Started using Brave a while back. Just recently, I was trying to figure out why my Facebook tracking pixel wasn't picking up my activity on one of my websites.

I forgot I had Brave's "shield" on.

Turned if off and, poof, suddenly I could see where I had been on the analytics page.

I also navigated over to Facebook's own analytics tools page. Over 110 "ads and trackers" immediately popped up in my shield notification icon.

Relevance to this article?

If you aren't using some form of protection from trackers on the web, you are putting yourself at risk every time one of these big data firms decides to cut costs with security. They don't just track you with a tool here or there. They use hundreds, if not thousands.

NoScript is your friend. It is amazing how so many sites tie facebook and google scripts into their pages, not to mention many other private information harvesting sites. How they feel they can reach into your computer and grab whatever they want boggles my mind. It's digital trespassing.
 
NoScript is your friend. It is amazing how so many sites tie facebook and google scripts into their pages, not to mention many other private information harvesting sites. How they feel they can reach into your computer and grab whatever they want boggles my mind. It's digital trespassing.

Brave has this built in. It's controlled via toggle slider in the shield menu.
 
Thanks for the exposure. I haven't heard about Brave yet but downloaded it after seeing your comment. Looks good so far! Any good private emails you'd recommend? I know about protonmail but the inbox size seems a bit limited.

Brave is the browser Brendan Eich came up with after Mozilla booted him a few years back. Better than Firefox in every way, imo.

As for email...

I don't use any special emails services. I just use gmail for my personal and self-hosted accounts for business.

?

Gmail is free, because when you create an account you sign your privacy away. Google has the right to sniff you emails.
 
EVERY Email system is built using the concept of Store And Forward. You send to some correspondent using some form of SMTP provided by your email provider. The entire "send" (aka text + meta) is first STORED on the SMTP server. As the server gathers more outbound email, it hits a threshold count and begins transmission(s) to the correspondents email server where it's queued to their inbox.

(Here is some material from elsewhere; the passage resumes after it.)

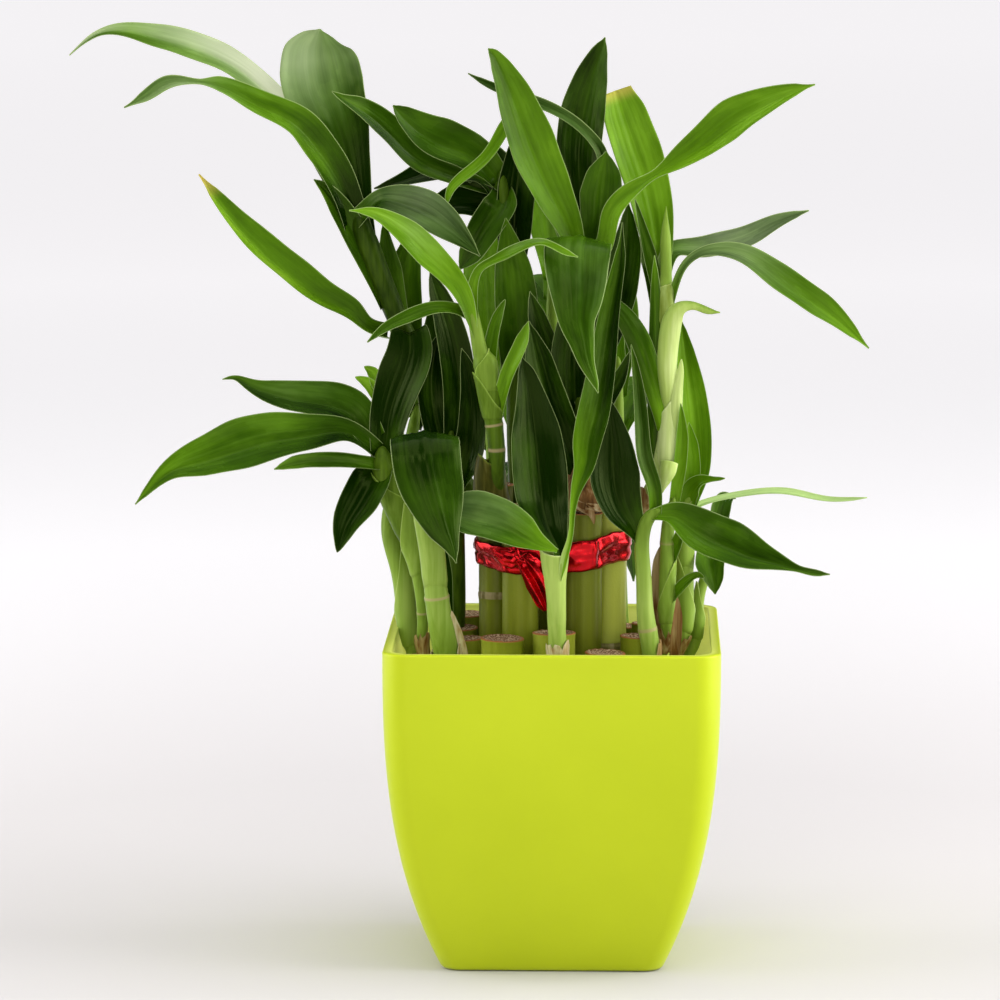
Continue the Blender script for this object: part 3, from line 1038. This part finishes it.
# The upper left shoot: a thick fan of sheaths with long leaves to the left, a broad one upright and a
# glossy one that bends over to the right.
grow_shoot("shoot_upper_left", stem_tone=(0.14, 0.1, 0.06, 0.04), stem=[
    [-22.5, 145, 0, 2.2], [-27, 152, 6, 3.1], [-31.5, 162, 10, 3.4], [-39, 180, 12, 3.6], [-46, 199, 8, 3.8],
    [-51.5, 211, 4, 3.8], [-57, 224, 1, 4], [-62, 237, 0, 4.2], [-66, 248, 0, 3.2],
], leaves=[
    dict(tone=(0.18, 0.26, 0.34), fold=0.6, lean=-0.05, stations=[
        [-54.5, 217, 0, 3], [-60, 230, -3, 4.2], [-65.5, 241, -4, 4.6], [-71, 250, -5, 3.8],
        [-75.5, 256, -6, 2.2], [-79.7, 259.3, -7, 0.4],
    ]),
    dict(tone=(-0.12, 0.4, 0.52, 0.48, 0.42), keel=0.3, lean=-0.04,
         sheen=(0, 0.05, 0.12, 0.32, 0.25), stations=[
        [-63, 236, -1, 4.5], [-68, 252.7, -4, 4.5], [-73, 263.7, -6, 5.4], [-78.7, 272, -9, 5.5],
        [-84.7, 278.7, -12, 5], [-98, 285.3, -17, 4], [-111.3, 291.3, -22, 2.6], [-118, 292, -24, 0.6],
        [-128, 292, -28, 2.3], [-134.7, 288, -31, 2.2], [-143, 283.3, -34, 0.4],
    ]),
    dict(tone=(-0.1, 0.62, 0.72, 0.6, 0.5), fold=0.4, lean=0.12,
         sheen=(0, 0.35, 0.75, 0.42, 0.25, 0.4), stations=[
        [-63, 236, 3, 4], [-69, 252, 7, 3.8], [-75.7, 265, 11, 4], [-84, 278, 14, 4], [-93, 287, 18, 3.8],
        [-104.7, 297, 22, 4.2], [-121.3, 304.7, 27, 4.8], [-131.3, 307.3, 30, 4.1], [-141.3, 309.3, 33, 2.7],
        [-151.3, 308.3, 35, 1], [-161.3, 300.7, 37, 0.4],
    ]),
    dict(tone=(-0.15, 0.22, 0.56, 0.62), fold=0.35, keel=0.08, lean=-0.05,
         sheen=(0, 0.1, 0.4, 0.4), stations=[
        [-63, 236, 2, 4.4], [-66, 252, 3, 5.6], [-69, 268, 4, 8], [-72.5, 280, 5, 11], [-76, 289, 6, 13.6],
        [-78, 297, 7, 13.4], [-78.8, 303.5, 8, 11], [-78.2, 307.6, 9, 5], [-77.7, 309.5, 9.5, 0.5],
    ]),
    dict(tone=(0.34, 0.66, 0.72), fold=0.75, keel=0.5, lean=-0.14, dry_tip=1, stations=[
        [-53.5, 209, 3, 2.6], [-61.3, 211, -2, 2.4], [-66.3, 215.7, -5, 3.4], [-74.7, 220.7, -8, 4.3],
        [-84.7, 228, -12, 4.8], [-93, 234.7, -15, 4.7], [-101.3, 242, -18, 4], [-109.7, 251, -21, 2.6],
        [-118, 261, -24, 0.4],
    ]),
    dict(tone=(0.2, 0.22, 0.16), fold=0.3, keel=0.12, lean=-0.05, sheen=(0.1, 0.24, 0.12), stations=[
        [-66, 246, -4, 3], [-60, 252, -9, 3], [-57, 253.3, -11, 3.4], [-49.7, 252.3, -13, 5.5],
        [-42, 249.3, -14, 6.7], [-34.7, 244, -14, 5], [-29, 238.7, -13, 2.6], [-24.3, 233.7, -12, 0.4],
    ]),
], rings=(0.25,))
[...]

So there are FIVE points were your mail can be maliciously read by some third party:
  1. while sending from your system to your email server
  2. while stored on your email server
  3. while in-flight between the two servers
  4. while queued on the correspondents inbox
  5. while being imported from that server to the recipients email reader (assuming POP3 service).
Gmail now provides SSL encryption for points 1&5
Ignoring point 3, the nightmares are at points 2 & 4 - - while the data is at rest on some HD. MOST are left in plain text so the only protection is access security of the server. Any breach leaves EVERYTHING exposed.

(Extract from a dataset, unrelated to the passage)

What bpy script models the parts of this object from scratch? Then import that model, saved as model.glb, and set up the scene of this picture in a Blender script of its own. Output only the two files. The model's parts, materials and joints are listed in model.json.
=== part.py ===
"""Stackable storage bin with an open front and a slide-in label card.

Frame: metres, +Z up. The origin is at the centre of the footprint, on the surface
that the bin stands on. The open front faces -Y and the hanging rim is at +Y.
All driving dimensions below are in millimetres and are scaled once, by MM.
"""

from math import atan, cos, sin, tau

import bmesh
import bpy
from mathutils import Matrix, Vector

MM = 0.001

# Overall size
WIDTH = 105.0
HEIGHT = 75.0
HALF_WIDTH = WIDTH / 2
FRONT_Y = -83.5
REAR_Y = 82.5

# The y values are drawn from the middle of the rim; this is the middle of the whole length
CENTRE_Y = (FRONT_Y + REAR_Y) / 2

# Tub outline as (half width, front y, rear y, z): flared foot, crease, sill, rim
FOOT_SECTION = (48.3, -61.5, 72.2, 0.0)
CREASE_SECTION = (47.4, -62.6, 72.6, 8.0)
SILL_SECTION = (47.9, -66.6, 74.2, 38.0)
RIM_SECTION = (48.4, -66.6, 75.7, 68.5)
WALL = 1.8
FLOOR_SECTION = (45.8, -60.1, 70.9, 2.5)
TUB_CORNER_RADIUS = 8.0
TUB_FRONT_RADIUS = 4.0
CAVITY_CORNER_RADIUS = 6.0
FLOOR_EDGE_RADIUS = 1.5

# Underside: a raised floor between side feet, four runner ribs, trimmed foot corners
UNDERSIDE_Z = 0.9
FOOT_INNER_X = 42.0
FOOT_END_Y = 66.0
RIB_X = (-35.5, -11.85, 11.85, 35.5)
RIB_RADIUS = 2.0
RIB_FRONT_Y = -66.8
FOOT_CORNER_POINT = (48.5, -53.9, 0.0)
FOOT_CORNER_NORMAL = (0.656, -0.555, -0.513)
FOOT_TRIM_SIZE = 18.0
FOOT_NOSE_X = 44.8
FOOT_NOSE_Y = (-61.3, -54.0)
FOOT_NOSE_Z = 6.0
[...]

Web mail access operates on IMAP instead of POP3, but that only avoids point 5 as there is no import.
 
?

Gmail is free, because when you create an account you sign your privacy away. Google has the right to sniff you emails.

I don't handle any sensitive business over Gmail. The only information they can sniff out of that is what mailing lists I'm subbed to and receipts from payment processors (see: data they already have access to).
 
EVERY Email system is built using the concept of Store And Forward. You send to some correspondent using some form of SMTP provided by your email provider. The entire "send" (aka text + meta) is first STORED on the SMTP server. As the server gathers more outbound email, it hits a threshold count and begins transmission(s) to the correspondents email server where it's queued to their inbox.

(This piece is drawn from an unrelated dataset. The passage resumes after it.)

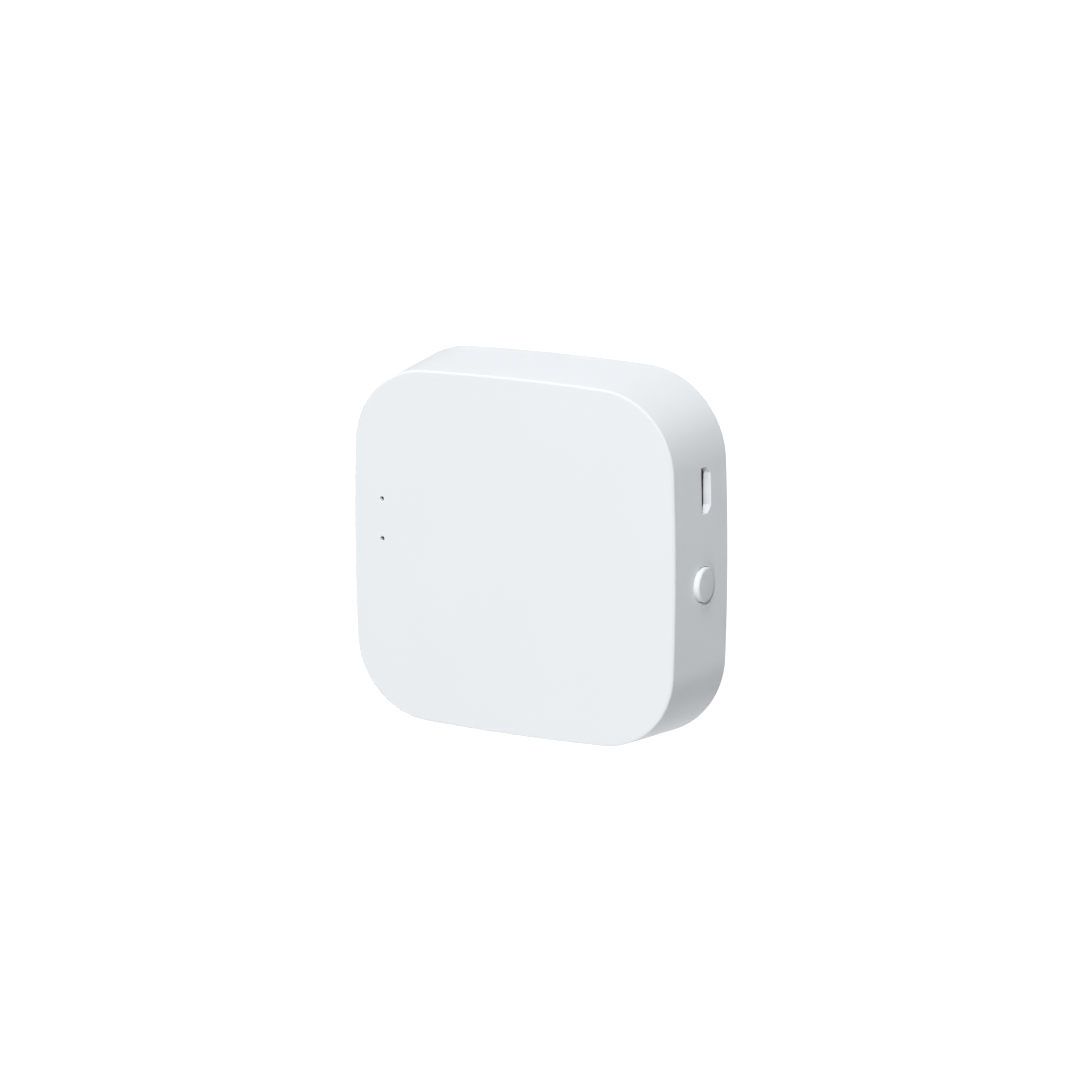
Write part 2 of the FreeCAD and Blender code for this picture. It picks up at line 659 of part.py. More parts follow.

So there are FIVE points were your mail can be maliciously read by some third party:
  1. while sending from your system to your email server
  2. while stored on your email server
  3. while in-flight between the two servers
  4. while queued on the correspondents inbox
  5. while being imported from that server to the recipients email reader (assuming POP3 service).
Gmail now provides SSL encryption for points 1&5
Ignoring point 3, the nightmares are at points 2 & 4 - - while the data is at rest on some HD. MOST are left in plain text so the only protection is access security of the server. Any breach leaves EVERYTHING exposed.

Web mail access operates on IMAP instead of POP3, but that only avoids point 5 as there is no import.



Sorry, this is not about if they can maliciously read your gmail account, it is about the agreement you sign giving them the right to snoop. Perhaps you don't remember when gmail was in beta and people were disturbed by the contract they had to sign to use gmail.

I do and have never bothered to use my gmail account in about 14 years. There is nothing malicious about it when it is part of the agreement you sign in using your FREE gmail account.

That is why it is free....
 
Sorry, this is not about if they can maliciously read your gmail account,...
Yes, that's all true

HOWEVER, many have no idea how email is implemented and where the exposures lay :grin:
Might as well get ALL the bad news delivered in one bitter pill.